Sign-flipped permutation of the residuals is similar to permuting the (fixed-effects) design matrix; shuffling the residuals is the same as permuting the (fixed-effects) design matrix. Sign-flipping the random effects preserves the correlation structure of the random effects, while also being equivalent to permutation via swapped labels for categorical variables.
This method has serious limitations for singular models because sign-flipping a zero is not an effective randomization technique.
Optionally, instead of using the shrunken random effects from ranef
, within-group OLS estimates can be computed and used instead with olsranef
. There is no shrinkage of the group-level estimates with this approach, which means singular estimates can be avoided. However, if the design matrix for the random effects is rank deficient (e.g., through the use of MixedModels.fulldummy
or missing cells in the data), then this method will fail.

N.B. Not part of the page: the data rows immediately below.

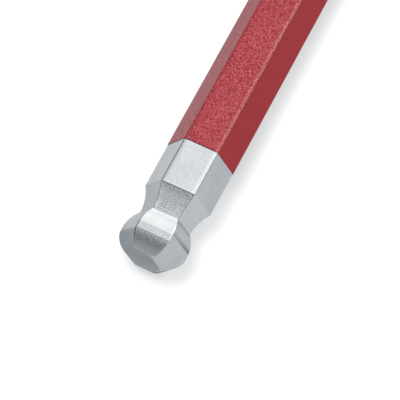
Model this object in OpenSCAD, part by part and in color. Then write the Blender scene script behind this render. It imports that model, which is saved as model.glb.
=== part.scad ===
// Hex key with a ball end, lying on a flat of its bar.
// Millimetres, +Z up. The long arm runs along Y with the ball end towards -Y,
// and the short arm points towards +X. The origin is below the middle of the whole key.

/* [Bar] */
// Width of the bar across two opposite flats
across_flats = 7.94; // [6.5:0.01:9]
// Length of the long arm, from the ball's tip to the outside of the short arm
long_l = 171.45; // [120:0.05:260]
// Length of the short arm, from its end to the outside of the long arm
short_l = 31.75; // [28:0.05:50]
// Radius of the bend, along the middle of the bar
bend_r = 12.5; // [9:0.1:14]
// Length of the bevel round the short arm's end
end_bevel = 0.8; // [0.3:0.05:1.2]

/* [Ball end] */
// Width across flats of the flat face at the tip
tip_af = 4; // [3:0.05:5.2]
// Radius of the ball's front, from the tip to its straight band
ball_front_r = 3.1; // [2.6:0.05:3.6]
// Angle of the crease between the ball's front and its straight band
front_crease = 10; // [5:0.5:25]
// Length of the straight band at the ball's widest place
ball_band_l = 0.8; // [0.4:0.05:2]
// How much narrower the ball is across flats than the bar
ball_relief = 0.08; // [0:0.01:0.4]
// Radius of the ball's back, from its straight band to the neck
ball_back_r = 4.8; // [4.3:0.05:6]
// Angle of the crease between the ball's straight band and its back
back_crease = 4; // [2:0.5:12]
// Depth of the neck below each flat of the bar
neck_depth = 0.95; // [0.5:0.05:1.3]
// Radius of the hollow from the neck up to the bar
neck_r = 7.4; // [5:0.1:12]

/* [Coating] */
// Thickness of the coloured coating
coat_t = 0.07; // [0.04:0.01:0.3]
// Length of bare steel from the ball's tip to the coating
tip_bare_l = 15.85; // [12:0.05:30]
// Length of bare steel at the short arm's end
end_bare_l = 6; // [2:0.5:9]

/* [Hidden] */
// Sides of the bar, and facets on a full circle
sides = 6;
$fn = 96;
// Corner radii of the bare and the coated bar
bar_r = across_flats / sqrt(3);
coat_af = across_flats + 2 * coat_t;
coat_r = coat_af / sqrt(3);
// Ends of the two straight lengths, measured from where the arms' middle lines cross
long_end = long_l - bar_r;
short_end = short_l - bar_r;
// Half widths across flats, from the tip to the bar
tip_h = tip_af / 2;
bar_h = across_flats / 2;
ball_h = bar_h - ball_relief / 2;
neck_h = bar_h - neck_depth;
// Heights of the centres of the ball's two arcs
front_h = ball_h - ball_front_r * cos(front_crease);
back_h = ball_h - ball_back_r * cos(back_crease);
// Distances from the tip: the front arc's centre, both ends of the straight band, the back arc's
// centre, the neck's narrowest place and its far end
front_c = arc_run(ball_front_r, tip_h - front_h);
band_at = front_c - ball_front_r * sin(front_crease);
back_at = band_at + ball_band_l;
back_c = back_at - ball_back_r * sin(back_crease);
neck_at = back_c + arc_run(ball_back_r, neck_h - back_h);
neck_end = neck_at + arc_run(neck_r, neck_r - neck_depth);
// How far a cut runs past the surface that it cuts
past = 1;

// How far along the bar an arc of radius r lies from its centre where it is rise above it
function arc_run(r, rise) = sqrt(pow(r, 2) - pow(rise, 2));

// Section of the bar, a flat on top and below
module section(af) {
    circle(r = af / sqrt(3), $fn = sides);
}

// Bar bent through a right angle, from long_to along the long arm to short_to along the short one
module bent_bar(af, long_to, short_to) {
    translate([0, -bend_r, 0])
        rotate([90, 0, 0])
            linear_extrude(long_to - bend_r) section(af);
    translate([bend_r, -bend_r, 0])
        rotate([0, 0, 90])
            rotate_extrude(angle = 90)
                translate([bend_r, 0]) section(af);
    translate([bend_r, 0, 0])
        rotate([90, 0, 90])
            linear_extrude(short_to - bend_r) section(af);
}

// What is ground off one flat to leave the ball and its neck.
// X runs from the tip along the bar, Y out from the bar's middle line.
module ground_outline() {
    far = bar_h + past;
    // All that stands above the ball's straight band, from past the tip to the neck
    translate([-past, ball_h]) square([neck_at + past, far - ball_h]);
    // Front of the ball
    difference() {
        translate([-past, tip_h - past]) square([band_at + past, far - tip_h + past]);
        translate([front_c, front_h]) circle(ball_front_r);
    }
    // Back of the ball and the hollow of the neck
    difference() {
        intersection() {
            translate([neck_at, neck_h + neck_r]) circle(neck_r);
            translate([back_at, 0]) square([neck_end - back_at + past, far]);
        }
        translate([back_c, back_h]) circle(ball_back_r);
    }
}

// The ground-off shapes round all six flats, at the long arm's end
module ball_cuts() {
    for (side = [0 : sides - 1])
        translate([0, -long_end, 0])
            rotate([0, side * 360 / sides, 0])
                rotate([90, 0, 90])
                    linear_extrude(2 * bar_r, center = true) ground_outline();
}

// Ring with a sloping inside that bevels the corners of the short arm's end
module bevel_cut() {
    translate([short_end, 0, 0])
        rotate([0, 90, 0])
            rotate_extrude()
                polygon([
                    [bar_r - end_bevel - past, past],
                    [bar_r + past, -end_bevel - past],
                    [bar_r + past, past]
                ]);
}

// Places the key on its lowest flat, with the middle of its outline over the origin
module lying() {
    translate([(coat_r - short_end) / 2, (long_end - coat_r) / 2, coat_af / 2]) children();
}

// Steel bar: one drawn hexagonal bar, bent, ground to a ball at one end and bevelled at the other
module hex_bar() {
    color([0.72, 0.74, 0.75]) lying() difference() {
        bent_bar(across_flats, long_end, short_end);
        ball_cuts();
        bevel_cut();
    }
}

// Red coating, baked on to the bar between its two bare ends
module coating() {
    color([0.68, 0.16, 0.2]) lying() difference() {
        bent_bar(coat_af, long_end - tip_bare_l, short_end - end_bare_l);
        bent_bar(across_flats, long_end, short_end);
    }
}

hex_bar();
coating();
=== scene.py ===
import math

import bmesh
import bpy
from mathutils import Matrix, Vector


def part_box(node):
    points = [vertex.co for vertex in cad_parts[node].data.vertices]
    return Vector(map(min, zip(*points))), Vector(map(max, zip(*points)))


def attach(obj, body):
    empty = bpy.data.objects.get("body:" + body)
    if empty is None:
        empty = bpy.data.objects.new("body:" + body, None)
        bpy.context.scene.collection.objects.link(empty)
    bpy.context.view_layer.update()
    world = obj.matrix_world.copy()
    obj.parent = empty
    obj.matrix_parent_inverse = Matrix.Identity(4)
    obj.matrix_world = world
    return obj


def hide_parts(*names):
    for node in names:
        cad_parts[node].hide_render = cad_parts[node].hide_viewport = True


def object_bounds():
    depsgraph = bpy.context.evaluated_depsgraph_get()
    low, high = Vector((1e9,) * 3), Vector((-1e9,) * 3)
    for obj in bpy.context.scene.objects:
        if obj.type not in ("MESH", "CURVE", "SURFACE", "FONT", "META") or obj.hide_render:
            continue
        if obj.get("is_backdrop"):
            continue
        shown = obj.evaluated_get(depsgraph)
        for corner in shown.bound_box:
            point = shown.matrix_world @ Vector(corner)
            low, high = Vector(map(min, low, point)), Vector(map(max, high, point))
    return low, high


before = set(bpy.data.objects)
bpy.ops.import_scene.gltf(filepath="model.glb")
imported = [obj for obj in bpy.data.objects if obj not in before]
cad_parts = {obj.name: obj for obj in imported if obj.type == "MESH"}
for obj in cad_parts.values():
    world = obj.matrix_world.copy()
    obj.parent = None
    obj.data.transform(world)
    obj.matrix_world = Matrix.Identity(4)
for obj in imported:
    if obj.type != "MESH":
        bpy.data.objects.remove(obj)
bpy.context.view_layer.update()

bpy.ops.object.select_all(action="DESELECT")
scene = bpy.context.scene
scene.view_settings.view_transform = "Standard"

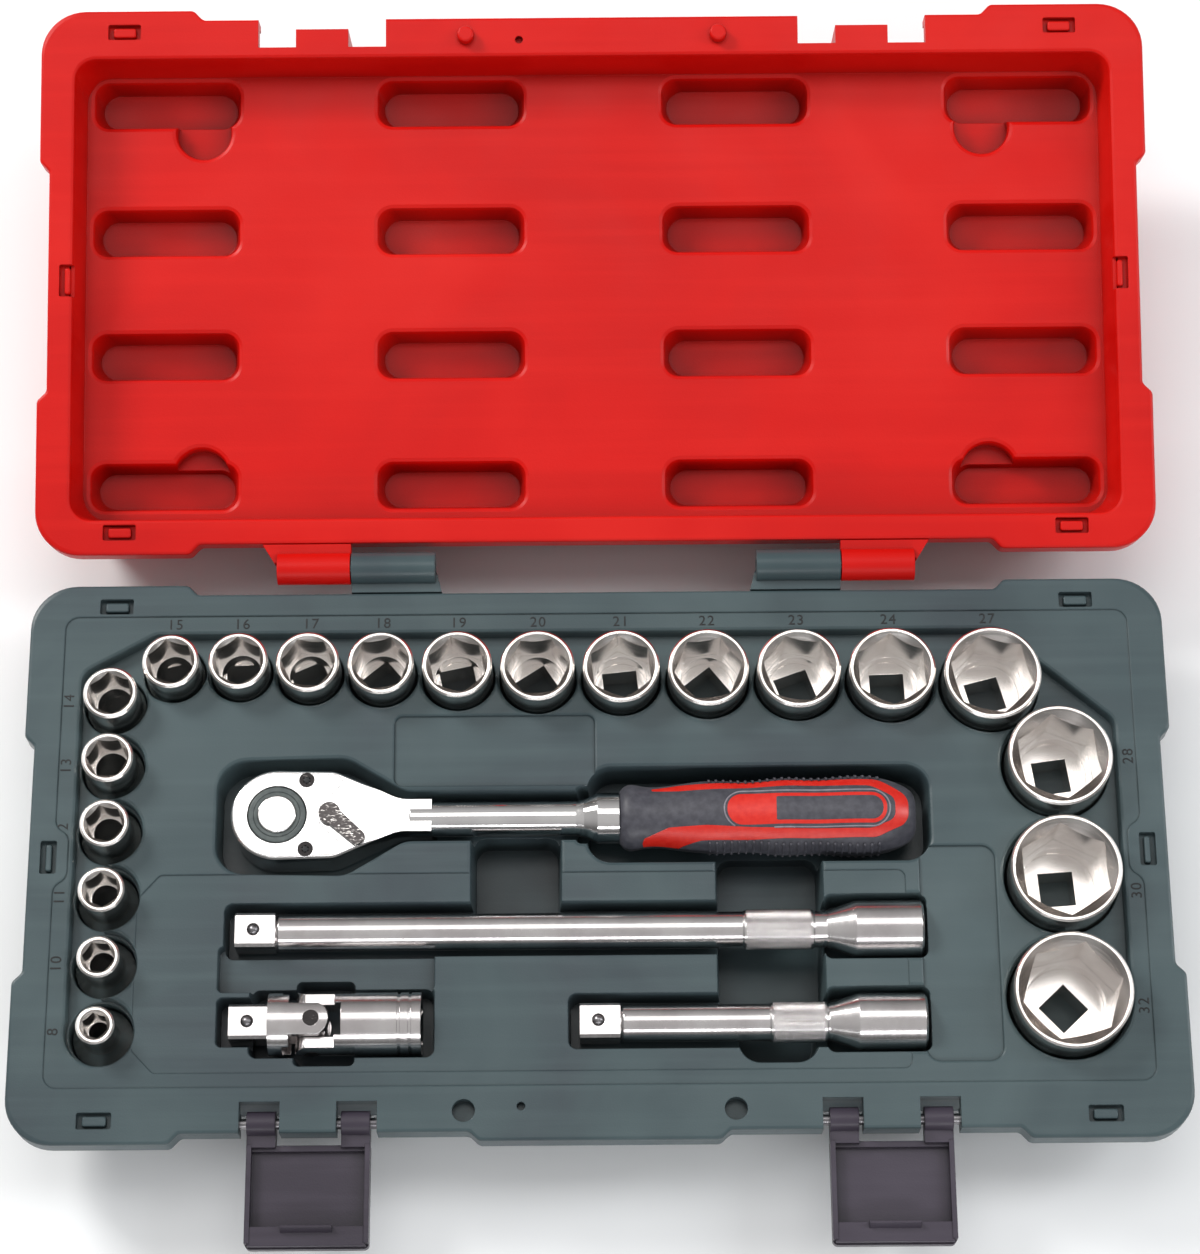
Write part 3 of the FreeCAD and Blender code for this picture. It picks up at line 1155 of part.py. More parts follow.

In addition to the permutation step, there is also an inflation step. Due to the shrinkage associated with the random effects in a mixed model, the variance of the conditional modes / BLUPs / random intercepts and slopes is less than the variance estimated by the model and displayed in the model summary or via MixedModels.VarCorr
. This shrinkage also impacts the observational level residuals. To compensate for this, the resampled residuals and groups are scale-inflated so that their standard deviation matches that of the estimates in the original model. The default inflation factor is computed using inflation_factor
on the model.
See also permutation
, nonparametricbootstrap
and resample!
.
The functions coef
and coefnames
from MixedModels
may also be useful.
Reference
The method implemented here is based on the approach given in:
ter Braak C.J.F. (1992) Permutation Versus Bootstrap Significance Tests in Multiple Regression and Anova. In: Jöckel KH., Rothe G., Sendler W. (eds) Bootstrapping and Related Techniques. Lecture Notes in Economics and Mathematical Systems, vol 376. Springer, Berlin, Heidelberg. https://doi.org/10.1007/978-3-642-48850-4_10
and
Winkler, A. M., Ridgway, G. R., Webster, M. A., Smith, S. M., & Nichols, T. E. (2014). Permutation inference for the general linear model. NeuroImage, 92, 381–397. https://doi.org/10.1016/j.neuroimage.2014.01.060
MixedModelsPermutations.permutationtest
— Functionpermutationtest(perm::MixedModelPermutation, model, type=:greater)
Perform a permutation using the already computed permutation and given the observed values.
The type
parameter specifies use of a two-sided test (:twosided
) or the directionality of a one-sided test (either :lesser
or :greater
, depending on the hypothesized difference to the null hypothesis).
See also permutation
.
Scale Inflation
MixedModelsPermutations.inflation_factor
— Functioninflation_factor(m::LinearMixedModel, blups=ranef(m), resids=residuals(m)))
Compute how much the standard deviation of the BLUPs/conditional modes and residuals needs to be inflated in order to match the (restricted) maximum-likelihood estimate.
Due to the shrinkage associated with the random effects in a mixed model, the variance of the conditional modes / BLUPs / random intercepts and slopes is less than the variance estimated by the model and displayed in the model summary or via MixedModels.VarCorr
. This shrinkage also impacts the observational level residuals. To compensate for this, the resampled residuals and groups need to be scale-inflated so that their standard deviation matches that of the estimates in the original model.
The factor for scale inflation is returned as a Vector
of inflation factors for each of the random-effect strata (blocking variables) and the observation-level variability. The factor is on the standard deviation scale (lower Cholesky factor in the case of vector-valued random effects).